B-

Reign Over Me

Once the towers collapsed in Oliver Stone's World Trade Center, the film so cravenly dodged any commentary on 9/11 that it became more or less a trapped-in-the-well melodrama, not far removed from the TV movies that sprung up around 2002's dramatic Pennsylvania coal-miner rescue. But Stone's film looks like United 93 compared to Reign Over Me, which concerns a grief-stricken man (Adam Sandler) who lost his wife and three daughters in one of the planes that left Boston that fateful morning. For most of the film, the tragedy is acknowledged in cryptic terms, but even once 9/11 enters the conversation, the significance of the day never registers: How does losing your loved ones in a plane crash on 9/11 differ from, say, losing them to a car crash the day before? There probably are differences—not least, the constant reminders in the headlines and news segments that have followed every day since—but writer-director Mike Binder evokes them so poorly that 9/11 becomes baggage the film could do without.

And yet for all its flaws, Reign Over Me is still surprisingly affecting—a description that would also go a long way toward explaining Sandler's alternately mannered and heartbreaking performance. Looking uncannily like Bob Dylan gone to seed, Sandler plays a shabby New Yorker who has holed himself up in his apartment since his family's death, and refuses to remember anything about 9/11 or the days previous. Sandler doesn't even recognize his old dental-school buddy Don Cheadle, but Cheadle insists on rekindling their friendship anyway, partly because he wants to get away from his nagging wife (Jada Pinkett Smith) once in awhile. Cheadle gamely puts up with Sandler's eccentricities, but he eventually calls on a psychologist (Liv Tyler) to help Sandler get through what she diagnoses as Post-Traumatic Stress Disorder.

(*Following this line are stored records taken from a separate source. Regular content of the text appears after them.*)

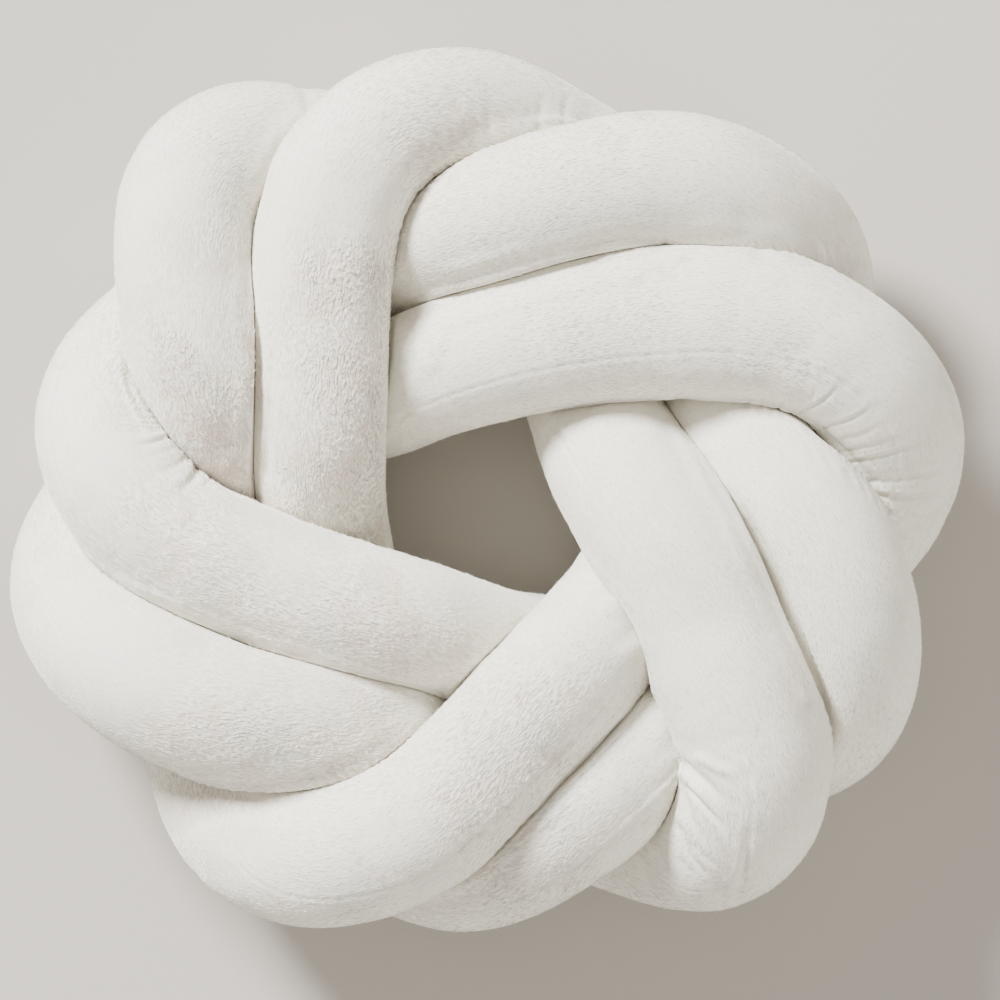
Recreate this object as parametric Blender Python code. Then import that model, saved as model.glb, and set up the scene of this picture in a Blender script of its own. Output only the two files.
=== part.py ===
"""Knot cushion: one long stuffed tube, joined end to end and plaited flat into a round knot.

The tube makes ten passes over the face, as five pairs that travel clockwise. Each pass rises beside
the centre hole, lies over its neighbours, turns at the rim and goes back underneath.
"""

import bpy
import numpy as np

GRID = 0.00046  # metres for one step of the face grid, which is 1000 steps square
GRID_CENTRE = (483, 491)  # middle of the cushion on that grid
HOLE_CENTRE = (483, 514)

LAYER_HEIGHT = 0.031  # from the middle of the cushion to the centre line of its front layer
HIGHEST_LEVEL = 1.07  # the most a centre line may leave the middle, in layer heights
SKIN_GAP = 0.0012  # left between two stretches that press on each other
REST_DEPTH = 0.004  # how far the underside is pressed flat where it rests

EASY_DISTANCE = 0.059  # centre lines nearer than this push each other apart
EASE_ROUNDS = 200
OUTER_LIMIT = 0.161  # hidden stretches stay within this radius of the middle
INNER_LIMIT = 0.069  # and outside this radius of the hole's middle
HOLD_SHOWN = 0.7  # share of a shown stretch's sideways move that is taken back each time
HOLD_LEVEL = 0.01  # the same for every stretch's height
SPREADING = 4  # rounds of softening that spread each push along the tube

PATH_POINTS = 512
RINGS = 360
SIDES = 16
PRESS_POINTS = 1440  # centre line points that press on the rings
SAME_STRETCH = 0.082  # points nearer than this along the tube never press on each other
NEAR = 0.082  # nor do points further apart than this
TIGHTEST_BEND = 0.80  # share of the bend radius that the inside of a bend may take up

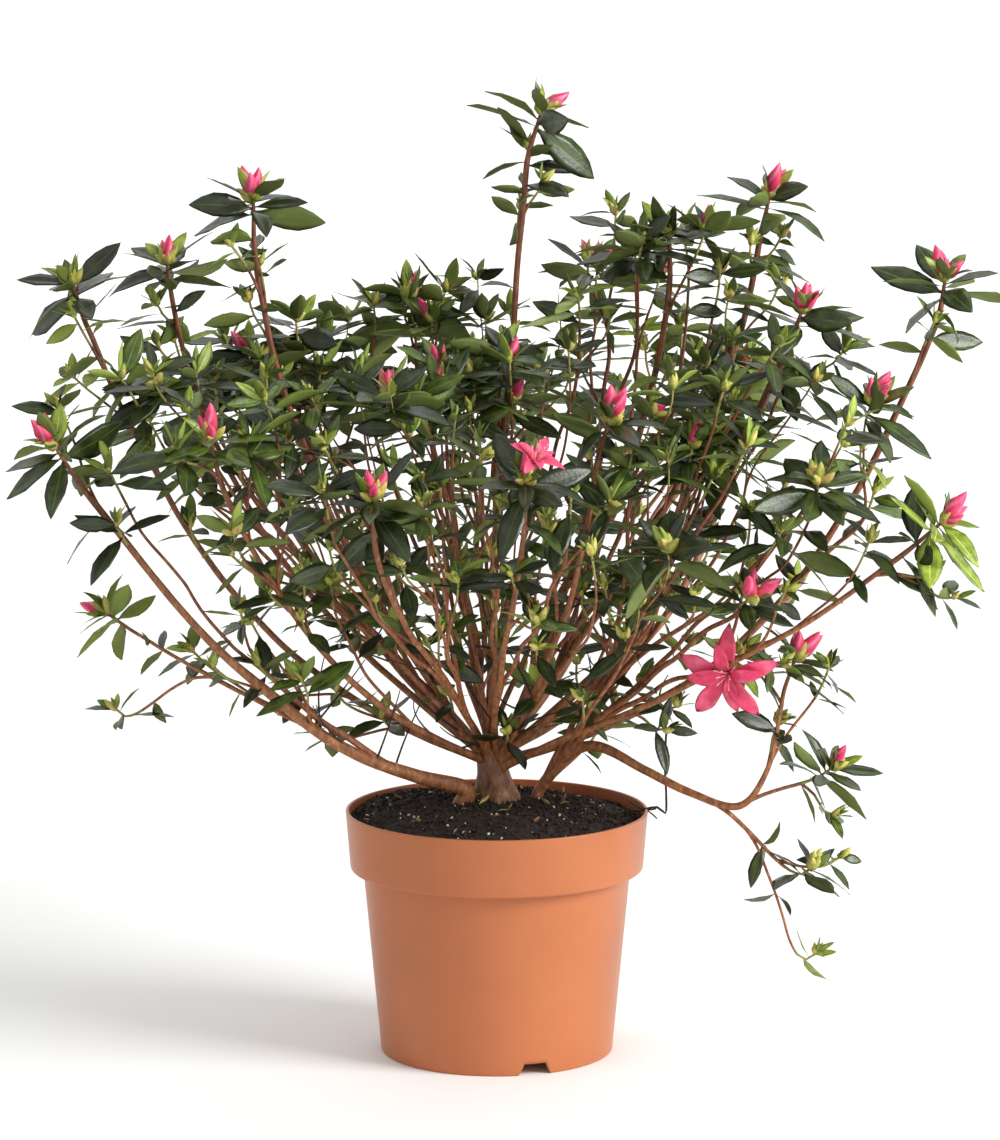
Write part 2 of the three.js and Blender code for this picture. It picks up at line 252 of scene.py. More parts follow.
OPEN_PINKS = [(0.28, (212, 36, 82)), (0.5, (234, 58, 106)), (0.72, (246, 104, 142))]
FLOWER_PETAL = Look("flower_petal", OPEN_PINKS, 90).rough(0.45, 0.6, 200).bump(500, 0.2 * MM, 0.4)
FLOWER_PETAL.set(Subsurface_Weight=0.1)
# The paler pink that the stripes round each flower bud take: a painted highlight.
PAINTED_HIGHLIGHT_PETAL = Look("painted_highlight_petal", plain_tones((214, 74, 116), (238, 130, 160)), 160)
PAINTED_HIGHLIGHT_PETAL.rough(0.42, 0.6, 200)
STAMEN = Look("stamen", plain_tones((214, 96, 120), (240, 170, 170)), 300).rough(0.5, 0.7, 200)


# ---- joined meshes from arrays
def placed(name, data):
    """A new object in the scene."""
    made = bpy.data.objects.new(name, data)
    bpy.context.scene.collection.objects.link(made)
    return made


class Heap:
    """Many small pieces of one kind, joined into one mesh."""

    def __init__(self, name, slot, looks):
        self.name, self.slot, self.looks = name, slot, looks
        self.points, self.faces, self.paint = [], [], []
        self.count = 0

    def add(self, points, faces, paint=0):
        """faces is one array, four corners each; a triangle repeats its last corner."""
        self.points.append(points)
        self.faces.append(faces + self.count)
        self.paint.append(np.broadcast_to(paint, len(faces)))
        self.count += len(points)

    def put(self, shape, at, along, face, length, paint=0):
        """Adds a shape of length 1 at a place, with its +X along a way and its +Z to a face."""
        over = unit(np.cross(face, along))
        axes = np.stack([along, over, np.cross(along, over)])
        self.add(at + shape[0] * length @ axes, shape[1], paint)

    def build(self, *nodes, smooth=True):
        """The joined piece, which rides on the root and replaces these nodes."""
        faces = [f[:3] if f[2] == f[3] else f for f in np.concatenate(self.faces).tolist()]
        mesh = bpy.data.meshes.new(self.name)
        mesh.from_pydata(np.concatenate(self.points), [], faces)
        for look in self.looks:
            mesh.materials.append(look.material)
        mesh.polygons.foreach_set("material_index", np.concatenate(self.paint).astype(np.int32))
        mesh.polygons.foreach_set("use_smooth", np.full(len(faces), smooth))
        mesh.validate()
        piece = placed(self.name, mesh)
        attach(piece, "root")
        if nodes:
            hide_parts(*nodes)
        return piece


def unit(v):
    return v / np.maximum(norm(v, axis=-1, keepdims=True), 1e-9)


def square_to(way):
    """Two directions square to a way and to each other."""
    helper = np.array([1.0, 0, 0]) if abs(way[0]) < 0.8 else np.array([0, 1.0, 0])
    side = unit(np.cross(way, helper))
    return side, np.cross(way, side)


def ring_faces(rings, sides):
    """The skin over rings of points, closed by two more points, its foot and its top."""
    k = np.arange(sides)
    after = (k + 1) % sides
    start = np.arange(rings - 1)[:, None] * sides
    skin = np.stack([start + k, start + after, start + sides + after, start + sides + k], -1)
    last, low = (rings - 1) * sides, rings * sides
    foot = np.stack([after, k, np.full(sides, low), np.full(sides, low)], -1)
    top = np.stack([last + k, last + after, np.full(sides, low + 1), np.full(sides, low + 1)], -1)
    return np.concatenate([skin.reshape(-1, 4), foot, top])


def two_skins(top, below):
    """A thin sheet from a grid of points and the grid under it; they meet at the rim."""
    rows, columns = top.shape[:2]
    points = np.concatenate([top.reshape(-1, 3), below.reshape(-1, 3)])
    i, j = (g.reshape(-1) for g in np.mgrid[: rows - 1, : columns - 1])

    def corner(a, b, skin):
        rim = (a == 0) | (a == rows - 1) | (b == 0) | (b == columns - 1)
        return np.where(rim, 0, skin * rows * columns) + a * columns + b

    around_face = [(i, j), (i + 1, j), (i + 1, j + 1), (i, j + 1)]
    upper = np.stack([corner(a, b, 0) for a, b in around_face], -1)
    lower = np.stack([corner(a, b, 1) for a, b in around_face[:1] + around_face[:0:-1]], -1)
    faces = np.concatenate([upper, lower])
    used = np.unique(faces)
    return points[used], np.searchsorted(used, faces)


def tube(line, radii, sides, relief=None):
    """A closed tube along a line. relief(at, turns) is what its skin adds to the radius."""
    ways = unit(np.gradient(line, axis=0))
    side, _ = square_to(ways[0])
    turns = np.arange(sides) * 2 * pi / sides
    rings = []
    for at, way, radius in zip(line, ways, radii):
        side = unit(side - way * side.dot(way))
        reach = np.full(sides, radius)
        if relief is not None:
            reach = reach + relief(at, turns)
        flat = (np.cos(turns) * reach)[:, None] * side
        rings.append(at + flat + (np.sin(turns) * reach)[:, None] * np.cross(way, side))
    points = np.concatenate([*rings, line[:1], line[-1:] + ways[-1:] * radii[-1] * 0.6])
    return points, ring_faces(len(line), sides)


def smooth_line(points, step):
    """A curve through the points, with its own points about a step apart."""
    points = np.asarray(points)
    padded = np.concatenate([2 * points[:1] - points[1:2], points, 2 * points[-1:] - points[-2:-1]])
    line, marks = [], []
    for i in range(len(points) - 1):
        a, b, c, d = padded[i : i + 4]
        count = max(1, round(norm(c - b) / step))
        for j in range(count):
            t = j / count
            square, cube = 2 * a - 5 * b + 4 * c - d, 3 * b - a - 3 * c + d
            line.append(0.5 * (2 * b + (c - a) * t + square * t**2 + cube * t**3))
            marks.append(i + t)
    return np.array([*line, points[-1]]), np.array([*marks, len(points) - 1.0])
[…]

Within his shambling narrative, Binder also finds room for Saffron Burrows as a beautiful woman who threatens to sue Cheadle for refusing to allow her to administer a blowjob at his dental practice, and the craziest courtroom scene since Judge Reinhold and "the Hung Jury" on Arrested Development. At times, Sandler's man-child regresses to such a degree that it's hard to tell whether he's bereaved or mentally retarded, but just as often, his vulnerability is so plainly wrought that it's impossible not to be moved by it. Looking past the many distractions, Reign Over Me is at its heart a simple story about friendship and loss, carried over with enough genuine feeling to excuse its uncertain footing.